HFA Holdings expects stronger 2008 earnings thanks to the pace of its merger with Lighthouse Partners.
Fund manager HFA Holdings' (HFA) takeover proposal for United States hedge fund rival Lighthouse Partners (Lighthouse) has been approved.
The deal, set to finish in January, was approved sooner than expected and will improve the combined company's earnings per share and cash earnings, HFA said in a statement to the Australian Securities Exchange.
"Together with Lighthouse, HFA will have improved quality and diversity of earnings, strong business model, diversified fee base, access to greater range of products, (and) opportunity to expand HFA's success beyond Australia," the statement said.
A merger between HFA and Lighthouse will give the combined entity total assets under management worth over $9 billion and possibly vault the entity's market cap above $1 billion, HFA chief executive Spencer Young said.

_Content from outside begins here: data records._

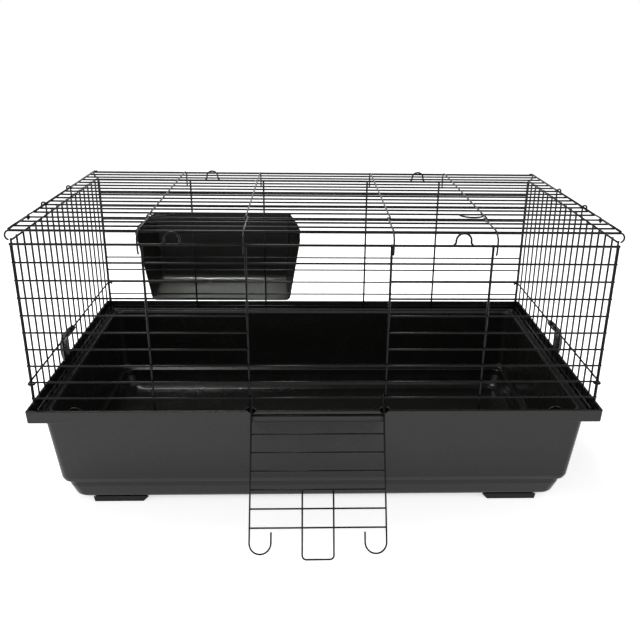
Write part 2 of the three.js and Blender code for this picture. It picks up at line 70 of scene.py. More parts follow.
# The wire top: rows, posts, sides and roof.
ROWS = range(-1, 10)
TOP_ROW = 9
HINGE_ROW = 0
RACK_ROW = 5
ROW_OVERHANG = 1.1
CORNER_POST = 486.5
OUTER_POST = 282.0
JAMB = 117.5
POSTS = (CORNER_POST, OUTER_POST, JAMB)
ARCH_X = 232.5
ARCH_HALF = 12.3
ARCH_HEIGHT = 20.9
SIDE_PLANE = 487.0
SIDE_TOP = RIM + 298.2
SIDE_END = 263.0
SIDE_FIRST = -238.0
SIDE_PITCH = 29.75
SIDE_COUNT = 17
EDGE_HOOKS = (-87, 63)
EDGE_HOOK_RADIUS = 3.8
CORNER_LOOP_RADIUS = 7.5
ROOF_Z = RIM + 311.0
ROOF_X = 492.5
ROOF_EDGE = ROOF_X - FRAME_WIRE / 2
ROOF_Y = 257.5
LID_HINGE_Y = -168.0
EYE_START_Y = -150.0
SEAM_Y = -132.0
ROOF_PITCH = 30.0
ROOF_CROSS = (-290.6, -123.6, 123.6, 290.6)
LID_CROSS_SHIFT = 3.6
ROOF_LOOP_X = 272.0
ROOF_LOOP_RADIUS = 22.0
END_HOOK_DROP = 34.0
CROSS_Z = ROOF_Z + ROW_WIRE - WELD
SHELF_Z = RIM - 18.0
POST_FOOT = SHELF_Z + 0.4
ROD_X = 490.6
ROD_Z = RIM + 47.0
ROD_BEND = 5.2

# The ramp door, along its own length from the hinge.
EYE = 3.6
RAMP_ANGLE = 56.5
RAMP_SIDE = 114.5
RUNG_PITCH = 31.0
RUNG_COUNT = 7
SIDE_WIRE_START = 9.2
HOOK_START = 221.0
HOOK_CENTRE = 241.0
HOOK_RADIUS = 18.0
HANDLE_HALF = 26.5
HANDLE_START = 154.0
HANDLE_END = 268.5

X, Y, Z = Vector((1, 0, 0)), Vector((0, 1, 0)), Vector((0, 0, 1))


def row_z(row):
    """The height of a row of the front and rear grilles, counted from the ramp's hinge wire."""
    return ROW_0 + (TOP_ROW_Z - ROW_0) / TOP_ROW * row


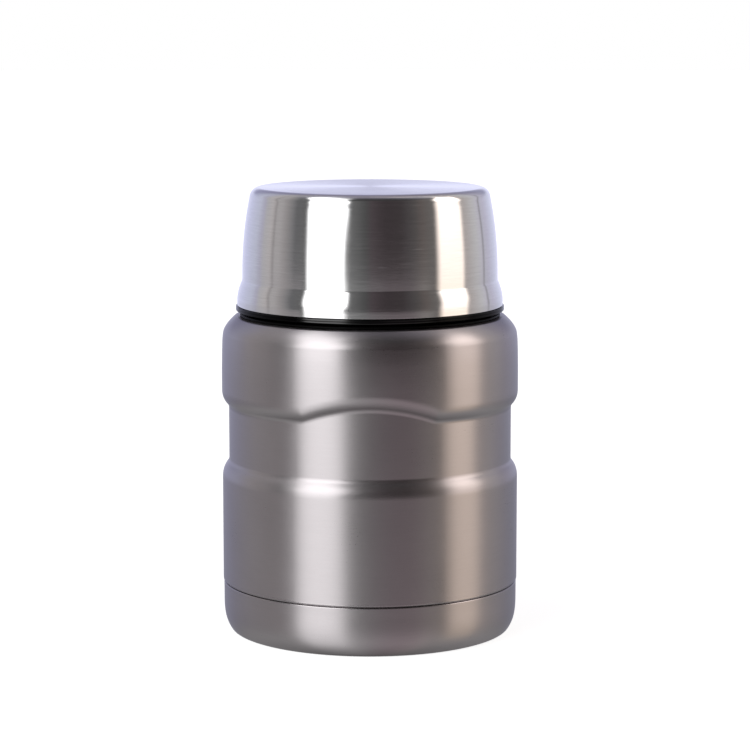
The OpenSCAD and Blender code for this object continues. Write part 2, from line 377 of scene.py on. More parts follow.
def brushed_steel():
    """Spun and brushed finish: lines run round the axis and draw reflections out across them."""
    m = Mat("brushed_steel", Metallic=1.0, Anisotropic=0.93, Anisotropic_Rotation=0.25)
    m.upright_tangent()
    fine = m.noise(m.round_the_axis(9.0, 9500.0), detail=2.0)
    broad = m.noise(m.round_the_axis(3.5, 2300.0), detail=2.0)
    line = m.noise(m.round_the_axis(6.0, 4200.0), detail=0.0)
    cloud = m.noise(m.object(), scale=45.0, detail=3.0)
    lines = m.math("ADD", m.math("MULTIPLY", fine, 0.6), m.math("MULTIPLY", broad, 0.4))
    streak = m.ramp(line, 0.70, 0.80, 0.0, 1.0, "SMOOTHSTEP")
    tone = m.math("ADD", m.ramp(lines, 0.33, 0.67, 0.0, 0.85), m.math("MULTIPLY", streak, 0.15))
    m.put(m.b, "Base Color", m.mix_colour(tone, (0.70, 0.695, 0.70), (0.80, 0.795, 0.80)))
    edge = m.math("MAXIMUM", m.near(0.1044, 0.0005), m.near(0.1125, 0.0007))
    rough = m.math("ADD", m.ramp(lines, 0.3, 0.7, 0.12, 0.16), m.ramp(cloud, 0.3, 0.7, -0.008, 0.008))
    rough = m.math("ADD", rough, m.math("MULTIPLY", streak, 0.06))
    rough = m.math("SUBTRACT", rough, m.math("MULTIPLY", edge, 0.03))
    m.put(m.b, "Roughness", rough)
    m.bump(lines, 0.10, 0.00002)
    return m.m


def vessel_steel():
    """The vessel's turned and polished inside."""
    m = Mat("vessel_steel", Metallic=1.0, Anisotropic=0.6, Anisotropic_Rotation=0.25)
    m.upright_tangent()
    fine = m.noise(m.round_the_axis(8.0, 6500.0), detail=2.0)
    broad = m.noise(m.round_the_axis(3.0, 1100.0), detail=2.0)
    cloud = m.noise(m.object(), scale=40.0, detail=3.0)
    lines = m.math("ADD", m.math("MULTIPLY", fine, 0.55), m.math("MULTIPLY", broad, 0.45))
    m.put(m.b, "Base Color", m.mix_colour(m.ramp(lines, 0.3, 0.7), (0.66, 0.65, 0.645), (0.77, 0.765, 0.76)))
    rough = m.math("ADD", m.ramp(lines, 0.3, 0.7, 0.17, 0.27), m.ramp(cloud, 0.3, 0.7, -0.02, 0.02))
    m.put(m.b, "Roughness", rough)
    m.bump(lines, 0.15, 0.00002)
    return m.m


def gloss_black():
    """Polished moulded plastic, with faint flow in its gloss."""
    m = Mat("gloss_black", IOR=1.6)
    cloud = m.noise(m.object(), scale=70.0, detail=3.0)
    dust = m.noise(m.object(), scale=1900.0, detail=1.0)
    spots = m.ramp(dust, 0.72, 0.80, 0.0, 1.0, "SMOOTHSTEP")
    m.put(m.b, "Base Color", m.mix_colour(m.ramp(cloud, 0.3, 0.7), (0.0003, 0.0003, 0.0004), (0.0006, 0.0006, 0.0008)))
    facing = m.node("ShaderNodeLayerWeight").outputs["Facing"]
    gloss = m.math("MULTIPLY", m.ramp(facing, 0.007, 0.02, 0.15, 1.0), m.ramp(facing, 0.11, 0.17, 0.55, 0.05))
    m.put(m.b, "Specular IOR Level", gloss)
    rough = m.math("ADD", m.ramp(cloud, 0.3, 0.7, 0.10, 0.16), m.math("MULTIPLY", spots, 0.12))
    m.put(m.b, "Roughness", rough)
    m.bump(cloud, 0.05, 0.0001)
    return m.m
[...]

"The merger will not affect the investment team or the investment process at Lighthouse or HFA in any way," Young said.
The deal has been approved by the US anti-trust laws, the Foreign Investment Review Board and by shareholders.
HFA made a $707 million cash and scrip offer for Lighthouse in July.
HFA reported a 157 per cent leap in full-year profit excluding one-offs to $20.3 million in 2007, compared with $7.9 million last year.